The global fashion system is configured on the calculation to make cheaper clothes to sell more and both sides of the equation are not adding up. Making it cheaper is depleting the limited resources, contaminating what we hold dear as life (our ecosystems, biodiversity) as well as diminishing human life to a bare level of staying alive on discounted labor. The other side of the formula is that we are left with the 90 million tons of textile waste, with only %1 of textiles being recycled into textiles, 150 million trees being torn down for fiber production, is also not working.


Many brands from multinational corporations to local businesses have been presenting increased sensitivity towards social and environmental challenges. There has been a spike in R&D in developing solutions to tackle waste, enhance recycling, regenerate design to be a cure for longer use and end of life cycle disposal. The practice of unusual partnerships that move beyond continents and competition aiming to co-create a dialogue on the existing framework and diverse transformational propositions are hitting the headlines. Yes, the greenwashing still continues but the fashion users are asking how to differentiate the good, the bad and the ugly.
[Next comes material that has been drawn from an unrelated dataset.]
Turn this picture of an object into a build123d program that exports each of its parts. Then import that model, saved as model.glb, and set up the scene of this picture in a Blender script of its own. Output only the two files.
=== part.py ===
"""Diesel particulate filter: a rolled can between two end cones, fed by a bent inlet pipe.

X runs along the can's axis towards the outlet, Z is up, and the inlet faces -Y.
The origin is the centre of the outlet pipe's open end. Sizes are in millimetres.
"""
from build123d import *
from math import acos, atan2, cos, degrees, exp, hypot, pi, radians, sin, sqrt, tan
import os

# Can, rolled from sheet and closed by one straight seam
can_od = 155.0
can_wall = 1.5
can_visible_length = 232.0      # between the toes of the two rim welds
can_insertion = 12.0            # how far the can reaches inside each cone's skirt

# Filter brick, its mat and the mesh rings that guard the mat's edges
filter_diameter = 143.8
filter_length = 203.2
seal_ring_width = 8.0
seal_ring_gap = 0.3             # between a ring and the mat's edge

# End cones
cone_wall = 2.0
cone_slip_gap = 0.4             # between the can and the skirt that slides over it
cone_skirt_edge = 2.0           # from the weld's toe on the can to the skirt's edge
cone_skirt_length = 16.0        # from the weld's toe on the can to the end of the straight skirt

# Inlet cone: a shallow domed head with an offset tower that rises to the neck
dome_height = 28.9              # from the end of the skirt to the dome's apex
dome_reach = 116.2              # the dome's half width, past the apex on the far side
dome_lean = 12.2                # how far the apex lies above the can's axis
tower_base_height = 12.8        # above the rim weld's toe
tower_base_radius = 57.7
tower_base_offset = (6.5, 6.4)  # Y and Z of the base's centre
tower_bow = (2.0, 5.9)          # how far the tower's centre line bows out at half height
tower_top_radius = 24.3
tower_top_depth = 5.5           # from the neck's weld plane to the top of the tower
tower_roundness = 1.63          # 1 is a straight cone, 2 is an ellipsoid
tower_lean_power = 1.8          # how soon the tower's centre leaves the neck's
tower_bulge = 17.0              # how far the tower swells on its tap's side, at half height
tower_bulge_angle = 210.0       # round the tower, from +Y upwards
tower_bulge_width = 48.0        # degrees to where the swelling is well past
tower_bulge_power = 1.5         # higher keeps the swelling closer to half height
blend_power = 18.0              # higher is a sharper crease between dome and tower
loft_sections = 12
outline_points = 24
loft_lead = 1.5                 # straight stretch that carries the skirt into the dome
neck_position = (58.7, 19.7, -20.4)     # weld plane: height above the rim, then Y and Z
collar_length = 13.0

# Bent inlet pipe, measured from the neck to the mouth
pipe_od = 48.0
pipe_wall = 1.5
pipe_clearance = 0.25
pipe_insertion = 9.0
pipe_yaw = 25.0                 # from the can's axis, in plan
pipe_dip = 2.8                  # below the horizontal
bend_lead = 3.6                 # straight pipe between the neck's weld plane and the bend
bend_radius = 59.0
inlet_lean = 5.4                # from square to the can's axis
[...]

The soil to soil circularity also presents a 2 sided formula and the fashion industry has to understand the link to the soil regeneration for a full circular fashion system. Gladly, profound stakeholders like the Kering Foundation as well as the brands such as Timberland, Outland, Christy Dawn, Patagonia have long started working on the field to bring soil health as a part of their brand value offer. A major part of the market is still using a diluted version and focusing on the single products tagged to have recycled content, organic cotton, sustainable fibers. We need the brands and the value chain to root their feet into the soil and feel their chakras in action!
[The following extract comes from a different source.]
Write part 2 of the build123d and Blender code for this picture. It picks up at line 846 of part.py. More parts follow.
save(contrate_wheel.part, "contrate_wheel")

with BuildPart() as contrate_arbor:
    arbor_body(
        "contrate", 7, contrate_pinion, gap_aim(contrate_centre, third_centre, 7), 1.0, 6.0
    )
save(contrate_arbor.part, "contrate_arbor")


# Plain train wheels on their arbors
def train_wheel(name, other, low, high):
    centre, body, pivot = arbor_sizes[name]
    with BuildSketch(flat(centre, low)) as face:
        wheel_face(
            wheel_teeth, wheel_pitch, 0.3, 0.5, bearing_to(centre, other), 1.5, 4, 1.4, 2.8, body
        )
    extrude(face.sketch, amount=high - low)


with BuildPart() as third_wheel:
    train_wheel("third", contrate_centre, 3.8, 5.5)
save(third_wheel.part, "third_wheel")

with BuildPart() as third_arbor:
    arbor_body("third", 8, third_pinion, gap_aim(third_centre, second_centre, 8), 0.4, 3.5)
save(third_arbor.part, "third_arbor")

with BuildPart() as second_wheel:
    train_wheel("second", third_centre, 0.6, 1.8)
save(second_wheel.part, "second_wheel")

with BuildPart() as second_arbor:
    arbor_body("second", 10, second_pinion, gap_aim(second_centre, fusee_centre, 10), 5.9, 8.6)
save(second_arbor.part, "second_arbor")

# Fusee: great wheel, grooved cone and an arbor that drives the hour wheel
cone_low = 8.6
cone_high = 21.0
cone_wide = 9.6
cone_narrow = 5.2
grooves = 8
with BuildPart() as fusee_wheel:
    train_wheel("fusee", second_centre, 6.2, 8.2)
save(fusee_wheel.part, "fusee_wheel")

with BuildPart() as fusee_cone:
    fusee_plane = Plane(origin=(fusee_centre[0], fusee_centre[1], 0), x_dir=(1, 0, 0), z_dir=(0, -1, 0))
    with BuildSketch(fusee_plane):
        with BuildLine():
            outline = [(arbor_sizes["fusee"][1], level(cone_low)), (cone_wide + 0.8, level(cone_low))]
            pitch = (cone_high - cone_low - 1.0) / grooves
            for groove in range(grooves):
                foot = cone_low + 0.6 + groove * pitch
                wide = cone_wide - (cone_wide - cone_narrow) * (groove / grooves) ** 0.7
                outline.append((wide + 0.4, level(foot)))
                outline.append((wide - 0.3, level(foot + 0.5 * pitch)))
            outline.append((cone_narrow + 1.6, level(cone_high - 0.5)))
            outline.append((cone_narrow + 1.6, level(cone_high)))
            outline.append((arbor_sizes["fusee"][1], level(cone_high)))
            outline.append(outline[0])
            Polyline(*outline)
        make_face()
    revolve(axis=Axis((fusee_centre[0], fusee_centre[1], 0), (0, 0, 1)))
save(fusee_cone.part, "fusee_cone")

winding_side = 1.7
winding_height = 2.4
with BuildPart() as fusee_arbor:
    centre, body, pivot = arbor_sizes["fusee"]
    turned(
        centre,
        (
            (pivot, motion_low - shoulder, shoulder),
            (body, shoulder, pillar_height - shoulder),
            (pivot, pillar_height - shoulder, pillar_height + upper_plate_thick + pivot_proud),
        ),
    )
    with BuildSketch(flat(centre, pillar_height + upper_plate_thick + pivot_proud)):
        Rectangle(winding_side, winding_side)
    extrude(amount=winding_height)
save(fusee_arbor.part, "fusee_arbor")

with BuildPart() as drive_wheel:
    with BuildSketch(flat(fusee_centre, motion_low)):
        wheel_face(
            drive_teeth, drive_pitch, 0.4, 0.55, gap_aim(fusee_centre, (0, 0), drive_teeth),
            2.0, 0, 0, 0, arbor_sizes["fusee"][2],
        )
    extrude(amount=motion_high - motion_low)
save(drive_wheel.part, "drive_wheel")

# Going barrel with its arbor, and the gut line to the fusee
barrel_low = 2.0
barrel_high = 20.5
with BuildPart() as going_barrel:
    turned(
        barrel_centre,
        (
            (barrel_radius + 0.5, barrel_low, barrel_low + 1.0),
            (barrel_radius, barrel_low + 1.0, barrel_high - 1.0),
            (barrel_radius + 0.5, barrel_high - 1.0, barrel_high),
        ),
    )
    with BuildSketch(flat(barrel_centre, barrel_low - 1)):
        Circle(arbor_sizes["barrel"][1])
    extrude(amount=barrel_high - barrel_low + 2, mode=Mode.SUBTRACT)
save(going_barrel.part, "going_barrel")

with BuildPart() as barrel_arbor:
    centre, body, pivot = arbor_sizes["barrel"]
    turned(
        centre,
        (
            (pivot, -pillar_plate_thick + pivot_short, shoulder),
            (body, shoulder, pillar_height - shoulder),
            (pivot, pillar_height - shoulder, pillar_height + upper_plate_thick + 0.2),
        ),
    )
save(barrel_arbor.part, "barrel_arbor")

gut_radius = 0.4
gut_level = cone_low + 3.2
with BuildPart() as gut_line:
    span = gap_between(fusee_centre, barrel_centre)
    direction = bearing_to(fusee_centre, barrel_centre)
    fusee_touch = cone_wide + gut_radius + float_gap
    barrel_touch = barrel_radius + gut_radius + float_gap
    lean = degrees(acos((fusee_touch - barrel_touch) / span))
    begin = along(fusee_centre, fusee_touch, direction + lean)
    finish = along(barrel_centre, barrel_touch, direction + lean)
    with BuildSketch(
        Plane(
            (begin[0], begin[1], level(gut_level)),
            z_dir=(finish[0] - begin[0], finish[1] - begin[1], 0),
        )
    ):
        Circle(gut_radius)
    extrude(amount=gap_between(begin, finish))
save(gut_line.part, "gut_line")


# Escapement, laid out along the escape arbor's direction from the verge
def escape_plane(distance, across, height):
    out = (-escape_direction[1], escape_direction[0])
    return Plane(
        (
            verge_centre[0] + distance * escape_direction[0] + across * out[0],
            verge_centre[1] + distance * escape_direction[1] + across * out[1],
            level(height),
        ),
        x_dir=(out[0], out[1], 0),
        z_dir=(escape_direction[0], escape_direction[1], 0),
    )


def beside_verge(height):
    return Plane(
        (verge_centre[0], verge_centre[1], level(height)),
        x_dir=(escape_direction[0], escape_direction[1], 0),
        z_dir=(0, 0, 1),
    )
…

Recently I have been invited to multiple Climate Crisis titled seminars from Universities as a speaker and presenting my Climate Crisis in My Wardrobe series and I am truly enjoying the questions that Gen Z are placing. They want to understand, to connect the dots. They hold a better understanding of both the personal and the collective healing urge that the climate crisis has imposed.


Beware as younger generations are gathering information, knowledge and raising awareness they are getting ready to unleash regeneration as a revolution.